▶ **DATASET CONTENT**
———
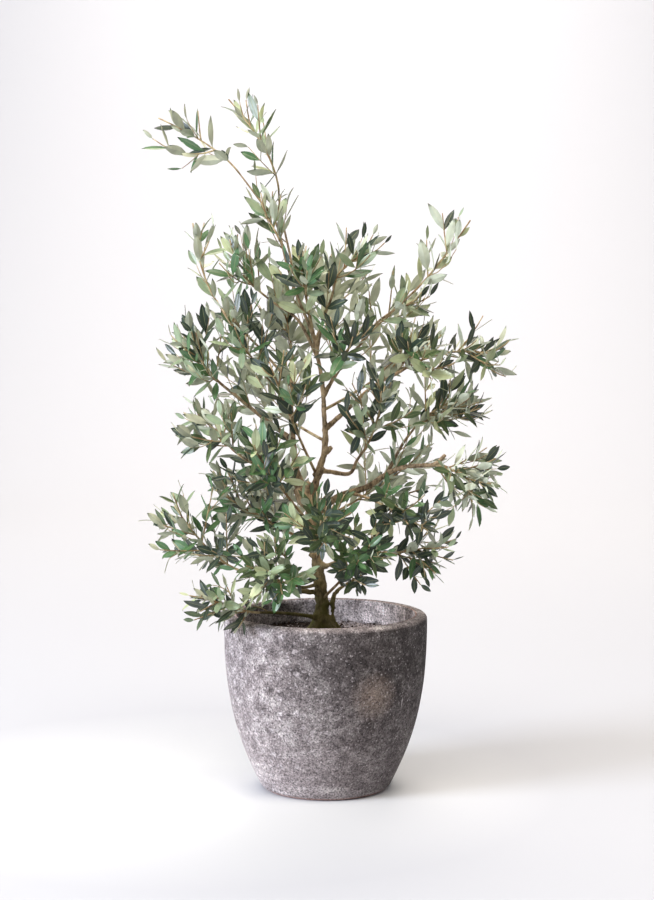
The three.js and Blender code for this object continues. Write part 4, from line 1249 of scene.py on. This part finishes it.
def tube_piece(name, tubes, sides, material):
    """One piece of many tapering tubes, each given by its points in millimetres and its end radii."""
    points = []
    faces = []
    angles = np.linspace(0, 2 * math.pi, sides, endpoint=False)
    for line, foot, tip in tubes:
        start = len(points)
        tangents = np.gradient(line, axis=0)
        level = unit(np.cross(tangents[0], [0.3, 0.2, 0.93]))
        for point, tangent, share in zip(line, tangents, np.linspace(0, 1, len(line))):
            tangent = unit(tangent)
            level = unit(level - tangent * np.dot(level, tangent))
            other = np.cross(tangent, level)
            ring = point + between(foot, tip, share) * (
                np.cos(angles)[:, None] * level + np.sin(angles)[:, None] * other
            )
            points += (ring * MM).tolist()
        for i in range(len(line) - 1):
            for j in range(sides):
                k = (j + 1) % sides
                low, high = start + i * sides, start + (i + 1) * sides
                faces.append((low + j, low + k, high + k, high + j))
        faces.append(tuple(start + j for j in range(sides - 1, -1, -1)))
        faces.append(tuple(start + (len(line) - 1) * sides + j for j in range(sides)))
    return joined_mesh(name, points, faces, np.zeros(len(faces)), [material])


def grow_foliage(leaf, limbs):
    """The tubes of the stems and shoots, the tubes of the finer twigs, and the leaves of each kind."""
    stems = {name: stem_of(mass, limbs) for name, mass in MASSES.items()}
    limb_beads = [beads_along(curve, radius, 4) for curve, radius in limbs.values()]
    stem_beads = {
        name: beads_along(stem, lambda share, foot=foot: between(foot, 1.2, share), 5)
        for name, (stem, foot) in stems.items()
    }
    woody = []
    green = []
    kinds = {kind: [] for kind in ("deep", "olive", "grey", "fresh", "young")}
    for name, mass in MASSES.items():
        others = [beads for other, beads in stem_beads.items() if other != name]
        space = Space(name, np.concatenate(limb_beads + others))
        random = np.random.default_rng(mass.seed)
        stem, foot = stems[name]
        woody.append((stem.points, foot, STEM_TIP))
        shoots = shoots_of(mass, stem, space)
        woody += [(path.points, *SHOOT_RADII) for path in shoots]
        steepness = 0.15 if name in ARCHING else uprightness(mass)
        rise = between(-0.3, 0.95, steepness ** 0.6)
        near = [curve for curve, _ in limbs.values() if space.passes(curve)]
        twigs = []
        for kind, bearers in (("shoot", shoots), ("stem", [stem]), ("limb", near)):
            gap, *rest = TWIGS[kind]
            twigs += side_twigs(bearers, space, random, rise, gap / mass.fullness, *rest)
        kept = np.empty((0, 3))
        mix = np.cumsum(mass.mix)
        rise = between(0.0, 0.42, steepness)
        for bearer, paths in (("stem", [stem]), ("shoot", shoots), ("twig", twigs)):
            for path in paths:
                kind = list(kinds)[int(np.searchsorted(mix, random.random() * mix[-1]))]
                leafy = 0.0
                for grown in leaves_on(path, space, random, leaf, rise, FIRST_LEAF[bearer]):
                    middle = grown.root + grown.along * grown.length * 0.55
                    if len(kept) and np.min(np.linalg.norm(kept - middle, axis=1)) < leaf.apart / MM:
                        continue
                    kept = np.vstack([kept, middle])
                    kinds[kind].append(grown)
                    leafy = max(leafy, grown.share)
                if leafy and bearer == "twig":
                    green.append((path.along(np.linspace(0, leafy, 5)), *TWIG_RADII))
    return woody, green, kinds


class OLIVE_OT_foliage(bpy.types.Operator):
    """Grow stems, shoots, finer twigs and leaves on from the limbs, within each mass's space"""

    bl_idname = "olive.foliage"
    bl_label = "Foliage"

    def execute(self, context):
        leaf = context.scene.olive_leaves
        woody, green, kinds = grow_foliage(leaf, grow_limbs(context.scene.olive_limbs))
        # A waxy upper side, a duller midrib, and a matte underside of silvery scales
        stalk = leaf_skin("leaf stalk", leaf.rib, 0.6, 0.3)
        silver = leaf_skin("scaly leaf underside", leaf.silver, 0.75, 0.25)
        for kind, leaves in kinds.items():
            colour = np.array(getattr(leaf, kind))
            paler = between(colour, np.array(leaf.rib), 0.5)
            upper = leaf_skin(kind + " olive leaf", colour, 0.36, 0.75)
            midrib = leaf_skin(kind + " leaf midrib", paler, 0.5, 0.3)
            for part, start in enumerate(range(0, len(leaves), MOST_LEAVES)):
                name = f"{kind}_leaves_{part + 1}"
                some = leaves[start:start + MOST_LEAVES]
                leaf_piece(name, some, leaf, [upper, midrib, silver, stalk])
        material = green_twig(leaf)
        for name, tubes, sides in (("woody_stems", woody, 7), ("green_twigs", green, 5)):
            piece = tube_piece(name, tubes, sides, material)
            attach(piece, BODY)
        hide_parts(*MASSES)
        return {"FINISHED"}


PAPER = 12  # width of the sheet, in metres
PAPER_BEND = 2.5


class OLIVE_OT_studio(bpy.types.Operator):
    """Set up the paper sweep, the soft light from the left and the camera"""

    bl_idname = "olive.studio"
    bl_label = "Studio"

    def execute(self, context):
        studio = context.scene.olive_studio
        scene = context.scene
        bpy.ops.object.select_all(action="DESELECT")
        bpy.ops.mesh.primitive_plane_add(size=PAPER, location=(0, 0, 0))
        floor = add_piece("paper_sweep")
        # The paper's back edge is drawn up into a wall, and the corner between them is rounded
        bpy.ops.object.mode_set(mode="EDIT")
        bpy.ops.mesh.select_mode(type="EDGE")
        for operator, settings in (
            (bpy.ops.mesh.extrude_edges_move, {"TRANSFORM_OT_translate": {"value": (0, 0, PAPER / 2)}}),
            (bpy.ops.mesh.bevel, {"offset": PAPER_BEND, "segments": 24}),
        ):
            bpy.ops.mesh.select_all(action="DESELECT")
            bpy.ops.object.mode_set(mode="OBJECT")
            for edge in floor.data.edges:
                ends = [floor.data.vertices[i].co for i in edge.vertices]
                edge.select = all(end.y > PAPER / 2 - MM and end.z < MM for end in ends)
            bpy.ops.object.mode_set(mode="EDIT")
            operator(**settings)
        bpy.ops.object.mode_set(mode="OBJECT")
        floor.data.shade_smooth()
        floor.data.materials.append(paper_sweep(studio))

        world = bpy.data.worlds.new("studio")
        world.use_nodes = True
        background = world.node_tree.nodes["Background"].inputs
        background["Color"].default_value = linear("#fbfbff")
        background["Strength"].default_value = studio.fill
        scene.world = world

        def add_light(name, place, aim, size, power, colour):
            data = bpy.data.lights.new(name, "AREA")
            data.shape = "RECTANGLE"
            data.size = size[0]
            data.size_y = size[1]
            data.energy = power
            data.color = linear(colour)[:3]
            light = bpy.data.objects.new(name, data)
            light.location = place
            light.rotation_euler = (Vector(aim) - Vector(place)).to_track_quat("-Z", "Y").to_euler()
            scene.collection.objects.link(light)

        add_light("window", (-4.4, -2.3, 2.0), (0, 0, 0.3), (1.9, 1.9), studio.window, "#e8f0ff")
        # The ceiling's lights: place and aim along Y, size, and share of the power
        for name, at, aim, size, share in (
            ("ceiling_middle", 0.4, 0.4, (2.0, 2.4), 0.045),
            ("ceiling_front", -1.6, -1.2, (3.0, 1.6), 0.37),
            ("ceiling_back", 2.8, 2.8, (3.0, 2.4), 0.33),
            ("ceiling_far", 5.0, 4.8, (3.0, 1.6), 0.255),
        ):
            add_light(name, (0.13, at, 3.4), (0.13, aim, 0), size, share * studio.ceiling, "#fff4e6")

        tilt = math.radians(CAMERA_TILT)
        data = bpy.data.cameras.new("camera")
        data.lens = CAMERA_LENS
        data.sensor_width = 36
        camera = bpy.data.objects.new("camera", data)
        target = Vector(CAMERA_TARGET) * MM
        back = Vector((0, -math.cos(tilt), math.sin(tilt))) * CAMERA_DISTANCE * MM
        camera.location = target + back
        camera.rotation_euler = (math.pi / 2 - tilt, 0, 0)
        scene.collection.objects.link(camera)
        scene.camera = camera
        scene.view_settings.view_transform = "Standard"
        return {"FINISHED"}


# Each operator with the name and the class of its settings
PARTS = (
    (OLIVE_OT_pot, "olive_pot", PotSettings),
    (OLIVE_OT_soil, "olive_soil", SoilSettings),
    (OLIVE_OT_limbs, "olive_limbs", LimbSettings),
    (OLIVE_OT_foliage, "olive_leaves", LeafSettings),
    (OLIVE_OT_studio, "olive_studio", StudioSettings),
)


class OLIVE_PT_panel(bpy.types.Panel):
    """The sidebar panel with one button for each group of pieces"""

    bl_idname = "OLIVE_PT_panel"
    bl_label = "Potted Olive Tree"
    bl_space_type = "VIEW_3D"
    bl_region_type = "UI"
    bl_category = "Olive Tree"

    def draw(self, context):
        for operator, name, settings in PARTS:
            box = self.layout.box()
            box.operator(operator.bl_idname)
            for setting in settings.__annotations__:
                box.prop(getattr(context.scene, name), setting)


def register():
    for operator, name, settings in PARTS:
        bpy.utils.register_class(settings)
        bpy.utils.register_class(operator)
        setattr(bpy.types.Scene, name, PointerProperty(type=settings))
    bpy.utils.register_class(OLIVE_PT_panel)


def unregister():
    bpy.utils.unregister_class(OLIVE_PT_panel)
    for operator, name, settings in reversed(PARTS):
        delattr(bpy.types.Scene, name)
        bpy.utils.unregister_class(operator)
        bpy.utils.unregister_class(settings)


def main():
    register()
    bpy.ops.olive.studio()
    bpy.ops.olive.pot()
    bpy.ops.olive.soil()
    bpy.ops.olive.limbs()
    bpy.ops.olive.foliage()


if __name__ == "__main__":
    main()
———
In the listing above, how many lines include the word "MASSES"? Answer with the number and nothing more.

3